Dataset content:
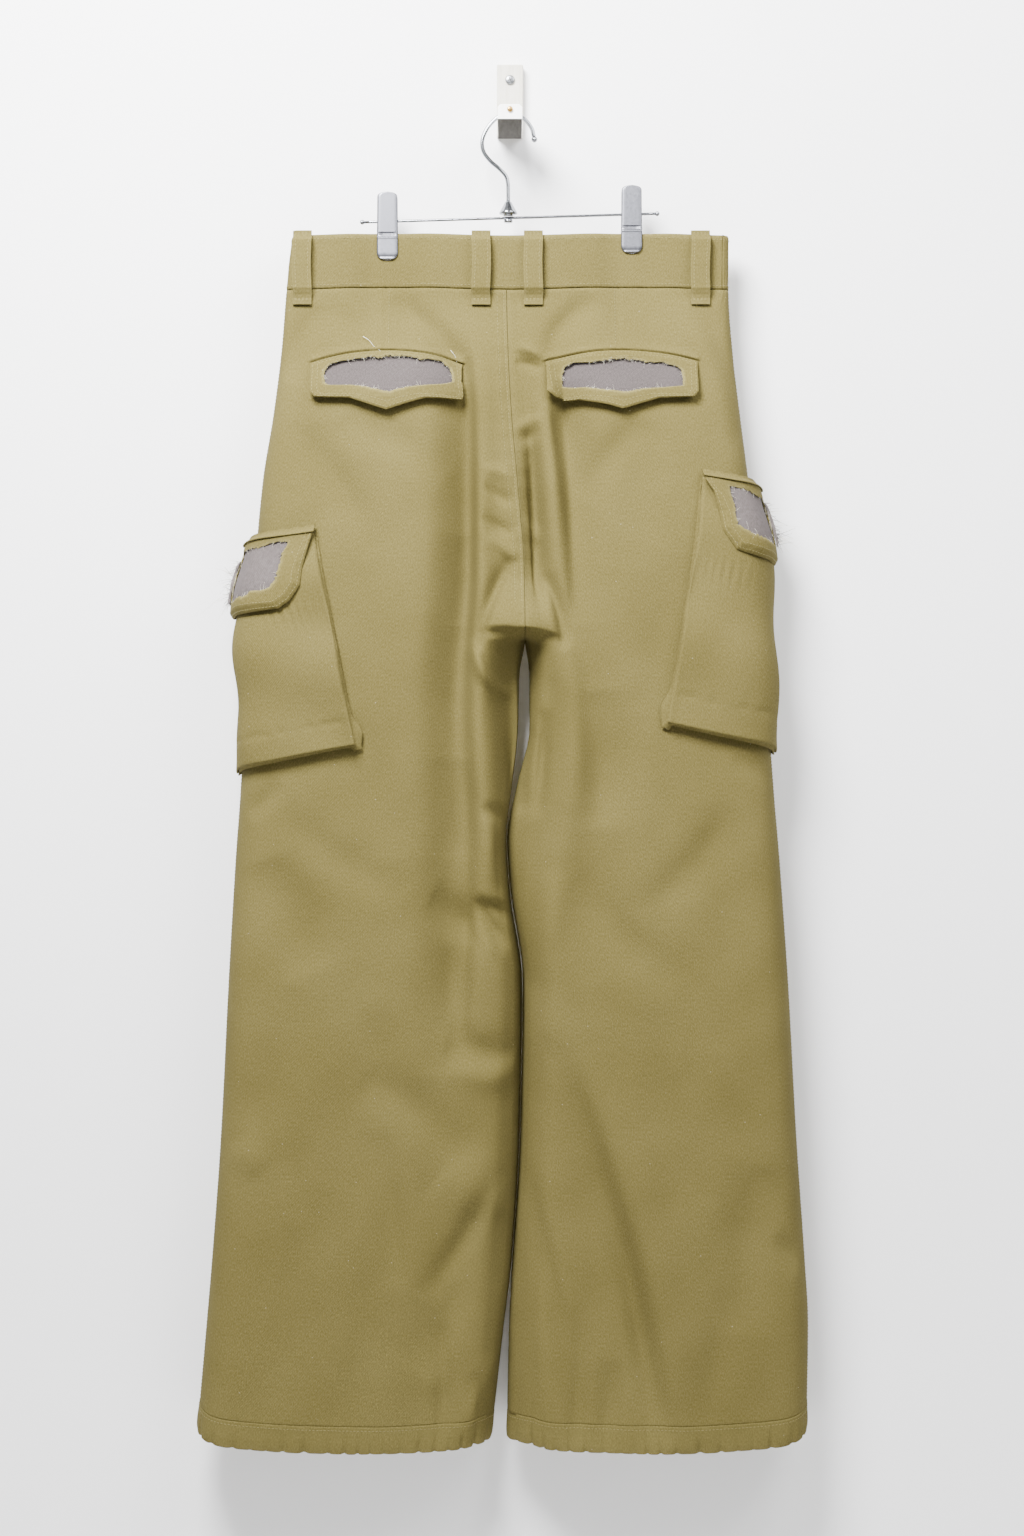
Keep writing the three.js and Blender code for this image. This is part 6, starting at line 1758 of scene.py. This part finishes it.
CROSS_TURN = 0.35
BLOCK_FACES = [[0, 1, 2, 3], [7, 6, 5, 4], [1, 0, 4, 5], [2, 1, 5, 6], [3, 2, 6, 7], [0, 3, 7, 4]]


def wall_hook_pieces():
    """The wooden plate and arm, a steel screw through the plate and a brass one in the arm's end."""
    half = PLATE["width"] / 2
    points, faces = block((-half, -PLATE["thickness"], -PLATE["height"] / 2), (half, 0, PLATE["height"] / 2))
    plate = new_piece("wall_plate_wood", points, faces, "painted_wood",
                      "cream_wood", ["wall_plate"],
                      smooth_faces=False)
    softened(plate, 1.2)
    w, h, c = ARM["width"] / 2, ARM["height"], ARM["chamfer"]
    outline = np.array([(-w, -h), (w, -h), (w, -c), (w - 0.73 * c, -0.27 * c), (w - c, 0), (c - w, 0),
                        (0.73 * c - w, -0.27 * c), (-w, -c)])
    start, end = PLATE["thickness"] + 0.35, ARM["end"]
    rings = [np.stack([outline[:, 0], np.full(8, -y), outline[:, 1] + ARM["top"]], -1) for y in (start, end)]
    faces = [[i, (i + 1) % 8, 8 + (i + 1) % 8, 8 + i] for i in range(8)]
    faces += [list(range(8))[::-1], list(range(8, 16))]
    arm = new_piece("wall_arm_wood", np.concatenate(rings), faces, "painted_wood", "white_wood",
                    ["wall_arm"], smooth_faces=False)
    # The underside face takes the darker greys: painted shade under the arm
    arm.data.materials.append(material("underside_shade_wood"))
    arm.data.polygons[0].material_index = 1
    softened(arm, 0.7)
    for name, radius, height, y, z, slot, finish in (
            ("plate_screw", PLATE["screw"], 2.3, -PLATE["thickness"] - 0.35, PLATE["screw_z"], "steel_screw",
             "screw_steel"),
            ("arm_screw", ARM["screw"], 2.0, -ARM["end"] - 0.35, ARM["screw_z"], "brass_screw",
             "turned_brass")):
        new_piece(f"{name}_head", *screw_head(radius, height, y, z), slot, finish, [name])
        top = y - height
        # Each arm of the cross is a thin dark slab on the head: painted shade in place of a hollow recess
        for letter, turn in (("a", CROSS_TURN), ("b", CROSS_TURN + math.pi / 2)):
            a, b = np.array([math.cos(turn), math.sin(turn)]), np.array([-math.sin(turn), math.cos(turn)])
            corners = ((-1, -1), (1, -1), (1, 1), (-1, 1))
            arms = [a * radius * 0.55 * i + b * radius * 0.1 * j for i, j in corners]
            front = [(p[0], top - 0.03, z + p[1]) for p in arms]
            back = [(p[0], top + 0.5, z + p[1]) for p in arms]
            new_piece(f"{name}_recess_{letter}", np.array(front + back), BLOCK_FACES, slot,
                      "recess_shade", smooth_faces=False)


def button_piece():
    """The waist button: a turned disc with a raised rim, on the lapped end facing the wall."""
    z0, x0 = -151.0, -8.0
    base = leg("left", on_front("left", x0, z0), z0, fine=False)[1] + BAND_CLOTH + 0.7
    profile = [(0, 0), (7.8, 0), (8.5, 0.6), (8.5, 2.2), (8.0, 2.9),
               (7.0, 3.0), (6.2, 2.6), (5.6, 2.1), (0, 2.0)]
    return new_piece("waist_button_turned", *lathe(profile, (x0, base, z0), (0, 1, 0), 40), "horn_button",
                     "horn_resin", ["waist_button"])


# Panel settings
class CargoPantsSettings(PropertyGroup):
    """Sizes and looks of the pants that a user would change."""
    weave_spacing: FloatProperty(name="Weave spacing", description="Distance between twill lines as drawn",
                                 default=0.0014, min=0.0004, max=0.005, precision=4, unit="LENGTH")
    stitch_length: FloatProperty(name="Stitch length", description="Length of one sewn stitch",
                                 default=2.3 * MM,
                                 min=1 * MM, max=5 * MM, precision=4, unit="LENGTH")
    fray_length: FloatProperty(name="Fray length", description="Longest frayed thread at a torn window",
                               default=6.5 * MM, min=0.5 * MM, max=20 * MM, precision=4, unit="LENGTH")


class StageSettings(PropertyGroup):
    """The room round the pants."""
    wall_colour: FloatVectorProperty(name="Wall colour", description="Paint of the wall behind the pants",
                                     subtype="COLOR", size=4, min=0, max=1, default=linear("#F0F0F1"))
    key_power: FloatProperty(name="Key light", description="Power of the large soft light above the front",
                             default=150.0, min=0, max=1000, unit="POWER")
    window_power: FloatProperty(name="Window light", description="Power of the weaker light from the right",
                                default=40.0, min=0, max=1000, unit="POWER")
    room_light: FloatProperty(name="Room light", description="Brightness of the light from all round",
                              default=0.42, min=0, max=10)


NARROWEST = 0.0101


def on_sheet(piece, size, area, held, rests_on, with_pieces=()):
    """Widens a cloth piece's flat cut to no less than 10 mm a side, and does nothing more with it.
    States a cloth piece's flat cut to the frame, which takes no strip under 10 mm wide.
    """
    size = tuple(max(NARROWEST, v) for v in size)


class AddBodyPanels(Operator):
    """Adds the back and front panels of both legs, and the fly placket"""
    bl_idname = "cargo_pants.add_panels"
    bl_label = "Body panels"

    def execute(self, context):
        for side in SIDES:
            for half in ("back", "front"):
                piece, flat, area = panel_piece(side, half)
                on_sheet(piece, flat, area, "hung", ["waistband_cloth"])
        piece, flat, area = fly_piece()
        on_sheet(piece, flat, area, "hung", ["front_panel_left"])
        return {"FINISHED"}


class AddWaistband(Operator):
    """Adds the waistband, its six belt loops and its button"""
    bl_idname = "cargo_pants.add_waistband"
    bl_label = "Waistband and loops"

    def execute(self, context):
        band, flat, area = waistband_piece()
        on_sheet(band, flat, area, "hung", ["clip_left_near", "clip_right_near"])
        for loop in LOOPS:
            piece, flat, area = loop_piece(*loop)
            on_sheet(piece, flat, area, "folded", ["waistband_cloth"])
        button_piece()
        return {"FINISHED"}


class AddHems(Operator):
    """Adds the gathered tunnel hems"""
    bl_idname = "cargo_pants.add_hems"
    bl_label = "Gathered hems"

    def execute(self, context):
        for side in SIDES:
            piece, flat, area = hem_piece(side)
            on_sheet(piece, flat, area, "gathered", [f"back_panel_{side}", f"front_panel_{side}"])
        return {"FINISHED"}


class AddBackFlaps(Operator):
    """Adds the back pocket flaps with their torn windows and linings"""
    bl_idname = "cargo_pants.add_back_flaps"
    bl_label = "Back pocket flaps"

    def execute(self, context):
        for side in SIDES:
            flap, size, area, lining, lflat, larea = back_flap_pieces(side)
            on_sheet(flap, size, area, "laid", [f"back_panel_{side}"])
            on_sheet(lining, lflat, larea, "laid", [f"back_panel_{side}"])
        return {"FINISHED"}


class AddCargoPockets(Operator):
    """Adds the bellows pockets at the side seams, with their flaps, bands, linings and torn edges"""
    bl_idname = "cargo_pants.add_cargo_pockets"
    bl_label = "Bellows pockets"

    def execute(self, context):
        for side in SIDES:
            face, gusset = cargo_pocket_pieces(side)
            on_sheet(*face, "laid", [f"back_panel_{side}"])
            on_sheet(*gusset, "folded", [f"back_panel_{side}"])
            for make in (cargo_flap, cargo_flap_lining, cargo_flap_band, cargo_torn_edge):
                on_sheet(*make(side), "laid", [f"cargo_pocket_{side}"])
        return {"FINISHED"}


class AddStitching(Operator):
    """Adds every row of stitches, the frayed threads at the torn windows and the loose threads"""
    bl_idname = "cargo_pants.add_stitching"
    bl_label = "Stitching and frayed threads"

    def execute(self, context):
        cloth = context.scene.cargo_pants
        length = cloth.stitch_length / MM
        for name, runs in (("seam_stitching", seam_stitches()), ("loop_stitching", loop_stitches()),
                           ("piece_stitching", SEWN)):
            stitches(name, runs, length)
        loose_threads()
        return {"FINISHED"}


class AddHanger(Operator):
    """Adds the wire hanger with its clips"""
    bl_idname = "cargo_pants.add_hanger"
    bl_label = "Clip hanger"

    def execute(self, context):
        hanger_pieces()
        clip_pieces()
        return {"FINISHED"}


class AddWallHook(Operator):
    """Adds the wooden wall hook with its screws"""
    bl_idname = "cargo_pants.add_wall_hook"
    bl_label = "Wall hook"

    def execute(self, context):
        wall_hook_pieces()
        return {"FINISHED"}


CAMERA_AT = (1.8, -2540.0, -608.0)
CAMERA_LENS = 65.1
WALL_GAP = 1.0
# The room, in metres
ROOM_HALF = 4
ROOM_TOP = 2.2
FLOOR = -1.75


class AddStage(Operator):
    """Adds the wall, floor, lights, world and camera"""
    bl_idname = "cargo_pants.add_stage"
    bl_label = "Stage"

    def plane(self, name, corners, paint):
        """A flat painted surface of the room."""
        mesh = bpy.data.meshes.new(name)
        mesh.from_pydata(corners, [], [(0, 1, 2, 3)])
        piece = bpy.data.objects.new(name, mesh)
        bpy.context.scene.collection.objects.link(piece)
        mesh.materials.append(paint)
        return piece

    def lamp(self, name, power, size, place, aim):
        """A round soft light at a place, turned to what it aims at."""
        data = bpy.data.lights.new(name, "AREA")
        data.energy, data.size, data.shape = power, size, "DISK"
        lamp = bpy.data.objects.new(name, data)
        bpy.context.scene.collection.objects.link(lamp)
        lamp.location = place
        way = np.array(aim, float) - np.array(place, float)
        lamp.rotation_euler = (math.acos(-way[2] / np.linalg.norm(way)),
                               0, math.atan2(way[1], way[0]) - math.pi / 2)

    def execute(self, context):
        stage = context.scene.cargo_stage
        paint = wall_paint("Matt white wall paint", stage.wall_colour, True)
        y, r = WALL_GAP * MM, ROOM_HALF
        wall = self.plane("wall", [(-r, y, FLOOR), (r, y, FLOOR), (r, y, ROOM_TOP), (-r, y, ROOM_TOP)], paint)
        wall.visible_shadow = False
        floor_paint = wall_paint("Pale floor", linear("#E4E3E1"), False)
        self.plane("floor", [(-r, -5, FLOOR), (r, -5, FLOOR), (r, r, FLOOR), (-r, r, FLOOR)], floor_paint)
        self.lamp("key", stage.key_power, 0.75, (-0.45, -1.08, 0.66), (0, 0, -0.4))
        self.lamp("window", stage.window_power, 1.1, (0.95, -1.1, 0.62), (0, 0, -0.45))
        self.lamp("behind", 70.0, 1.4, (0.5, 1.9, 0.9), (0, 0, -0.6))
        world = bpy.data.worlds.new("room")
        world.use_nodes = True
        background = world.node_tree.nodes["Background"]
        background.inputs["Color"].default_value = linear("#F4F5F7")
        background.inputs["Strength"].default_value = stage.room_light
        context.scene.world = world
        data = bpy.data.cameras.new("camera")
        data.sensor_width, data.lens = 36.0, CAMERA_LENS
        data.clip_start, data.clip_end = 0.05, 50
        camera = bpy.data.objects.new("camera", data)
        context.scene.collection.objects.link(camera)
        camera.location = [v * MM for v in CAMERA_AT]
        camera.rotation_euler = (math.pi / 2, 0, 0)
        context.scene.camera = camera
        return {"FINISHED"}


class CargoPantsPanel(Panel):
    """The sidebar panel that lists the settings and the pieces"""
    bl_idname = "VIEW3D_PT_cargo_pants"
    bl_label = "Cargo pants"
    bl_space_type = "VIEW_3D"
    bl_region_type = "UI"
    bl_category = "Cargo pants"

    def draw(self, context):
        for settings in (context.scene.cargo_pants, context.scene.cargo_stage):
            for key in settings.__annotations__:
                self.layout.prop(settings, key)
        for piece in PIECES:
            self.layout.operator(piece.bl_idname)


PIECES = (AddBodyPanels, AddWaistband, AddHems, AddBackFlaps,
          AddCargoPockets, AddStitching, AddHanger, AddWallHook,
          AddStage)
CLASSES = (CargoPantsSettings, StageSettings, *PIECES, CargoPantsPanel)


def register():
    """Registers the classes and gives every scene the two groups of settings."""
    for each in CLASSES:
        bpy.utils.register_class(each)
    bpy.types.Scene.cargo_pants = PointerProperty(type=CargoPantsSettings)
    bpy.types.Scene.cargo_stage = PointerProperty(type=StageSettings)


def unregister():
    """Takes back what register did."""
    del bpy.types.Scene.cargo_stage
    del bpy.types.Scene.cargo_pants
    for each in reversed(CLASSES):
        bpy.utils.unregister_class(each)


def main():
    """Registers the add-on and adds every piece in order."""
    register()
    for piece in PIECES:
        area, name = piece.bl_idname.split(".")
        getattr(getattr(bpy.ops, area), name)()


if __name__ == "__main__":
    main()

Problem details: Without changing anything, quote the lines from the top of the data to the line that contains "7], [0, 3, 7, 4]]", including that line.

Exercise response:
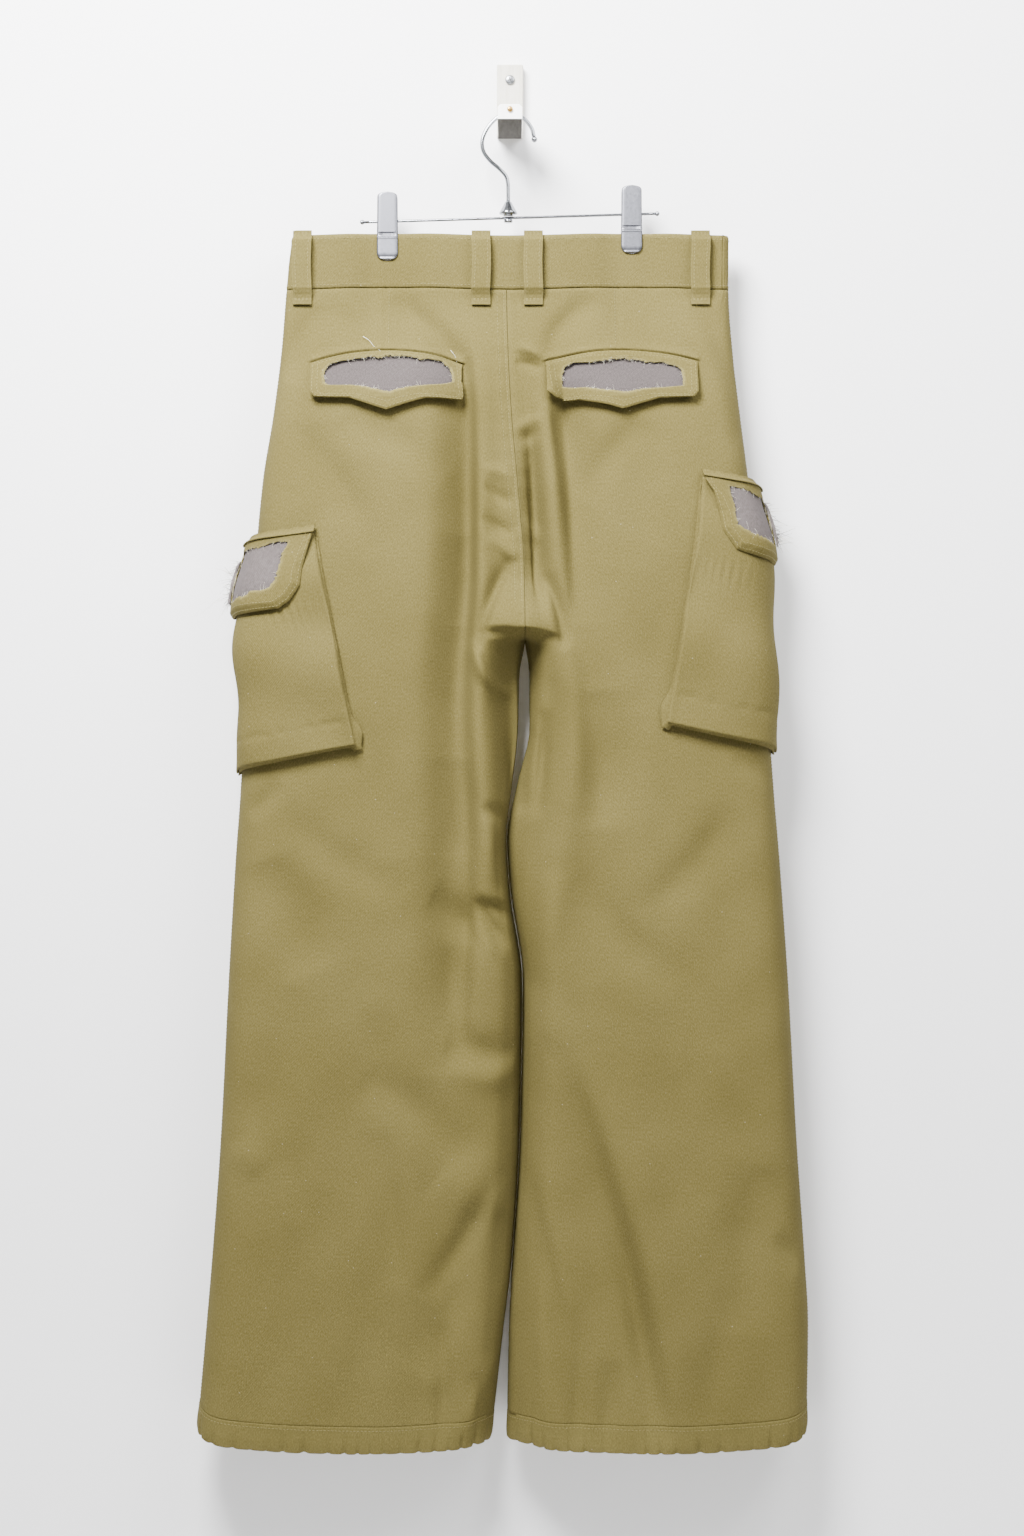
Keep writing the three.js and Blender code for this image. This is part 6, starting at line 1758 of scene.py. This part finishes it.
CROSS_TURN = 0.35
BLOCK_FACES = [[0, 1, 2, 3], [7, 6, 5, 4], [1, 0, 4, 5], [2, 1, 5, 6], [3, 2, 6, 7], [0, 3, 7, 4]]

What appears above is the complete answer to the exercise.